Speaker adaptation of deep neural network acoustic models using Gaussian mixture model framework in automatic speech recognition systems.
PhD Student: Natalia Tomashenko
Advisor(s): Yannick Estève (LIUM - LST)
Co-advisor(s): Anthony Larcher (LIUM - LST)
Differences between training and testing conditions may significantly degrade recognition accuracy in automatic speech recognition (ASR) systems. Adaptation is an efficient way to reduce the mismatch between models and data from a particular speaker or channel. There are two dominant types of acoustic models (AMs) used in ASR: Gaussian mixture models (GMMs) and deep neural networks (DNNs). The GMM hidden Markov model (GMM-HMM) approach has been one of the most common technique in ASR systems for many decades. Speaker adaptation is very effective for these AMs and various adaptation techniques have been developed for them.
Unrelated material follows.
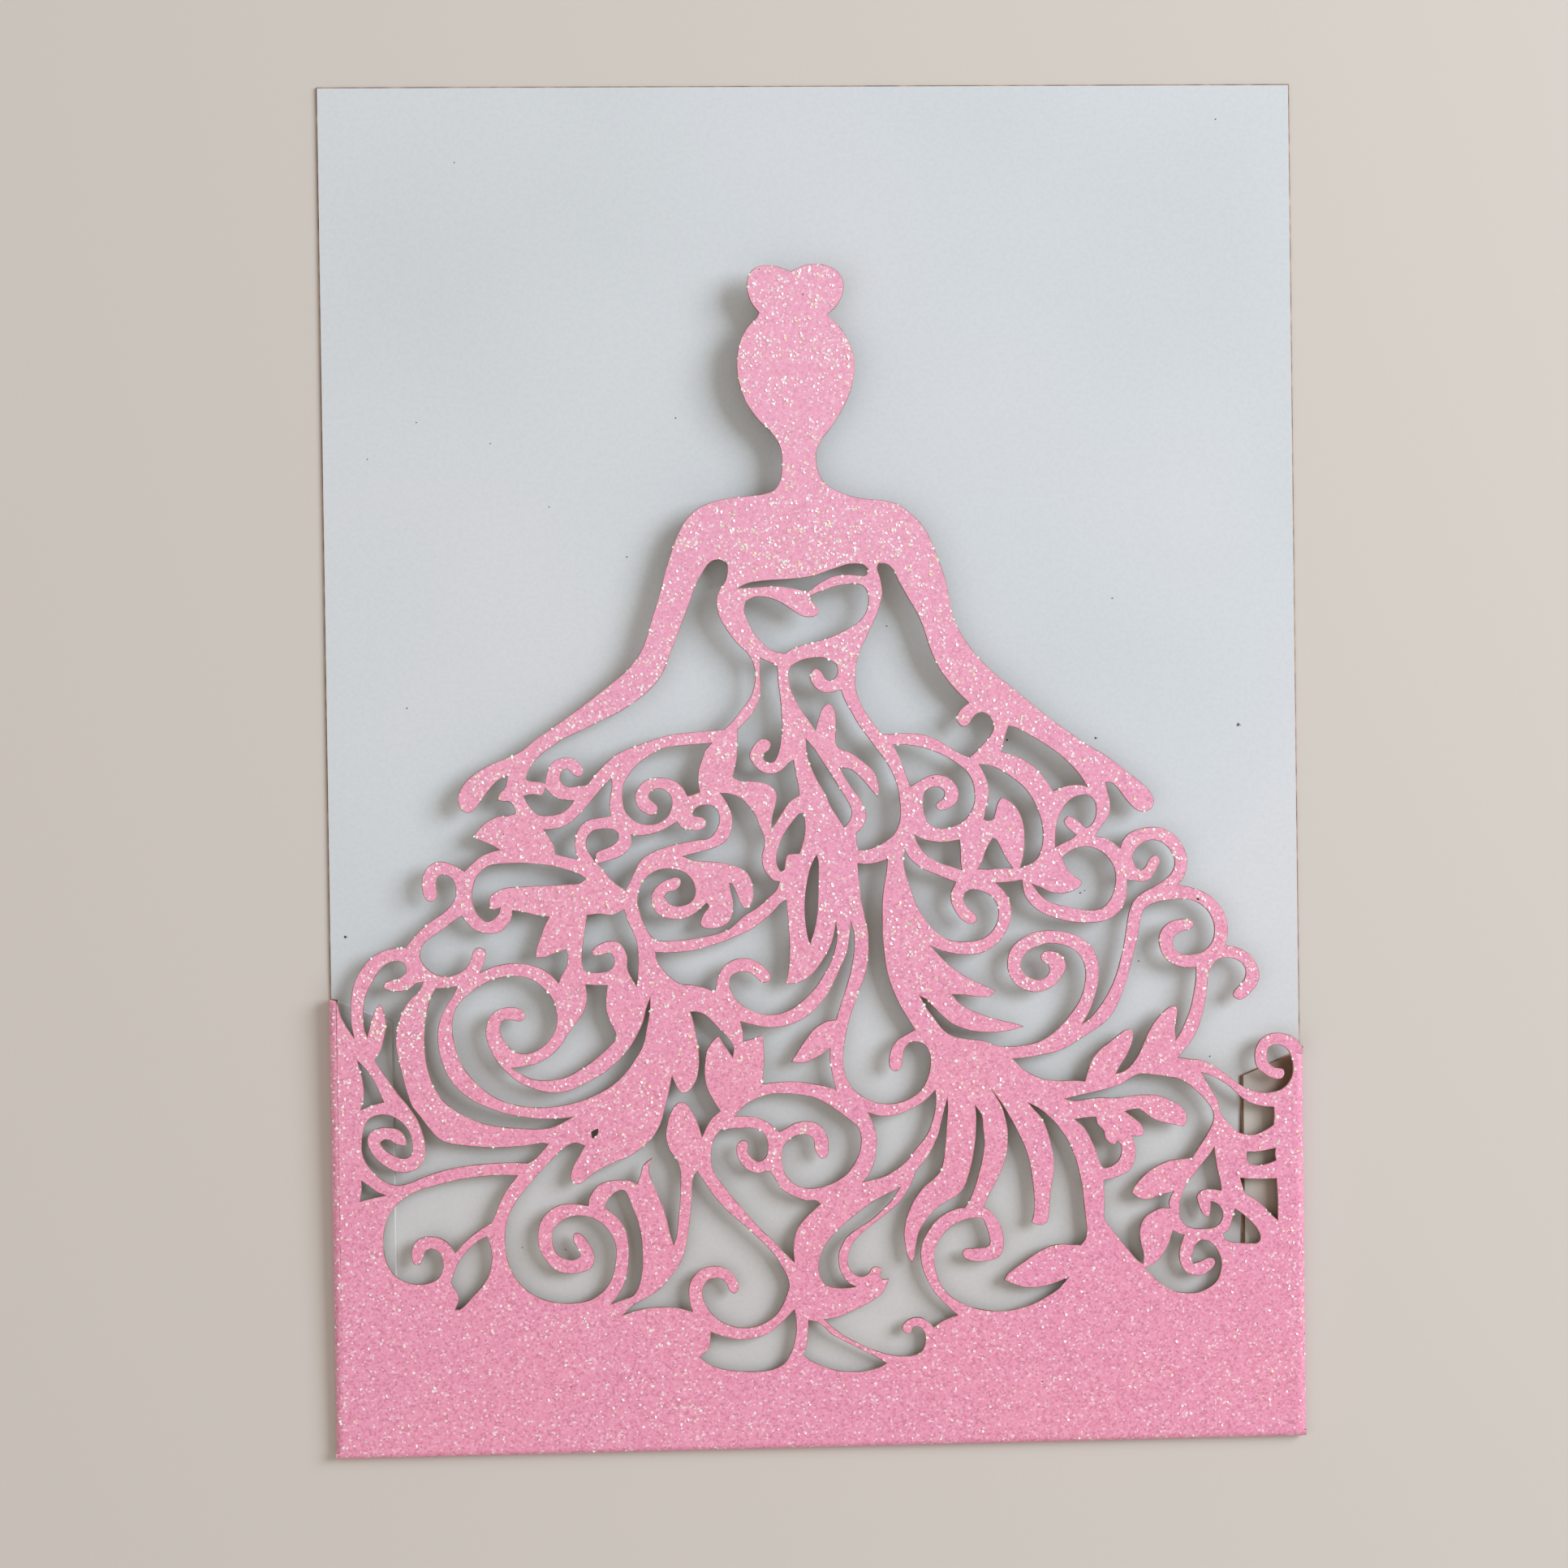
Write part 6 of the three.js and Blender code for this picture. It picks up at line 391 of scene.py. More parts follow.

On the other hand, DNN-HMM AMs have recently achieved big advances and outperformed GMM-HMM models for various ASR tasks. However, speaker adaptation is still very challenging for these AMs. Many adaptation algorithms that work well for GMMs systems cannot be easily applied to DNNs because of the different nature of these models. The main purpose of this thesis is to develop a method for efficient transfer of adaptation algorithms from the GMM framework to DNN models. A novel approach for speaker adaptation of DNN AMs is proposed and investigated. The idea of this approach is based on using so-called GMM-derived features as input to a DNN. This technique of processing features for DNNs makes it possible to use GMM adaptation algorithms for neural network AMs. The proposed technique provides a general framework for transferring adaptation algorithms, developed for GMMs, to DNN adaptation. It is explored for various state-of-the-art ASR systems and is shown to be effective in comparison with other speaker adaptation techniques and complementary to them.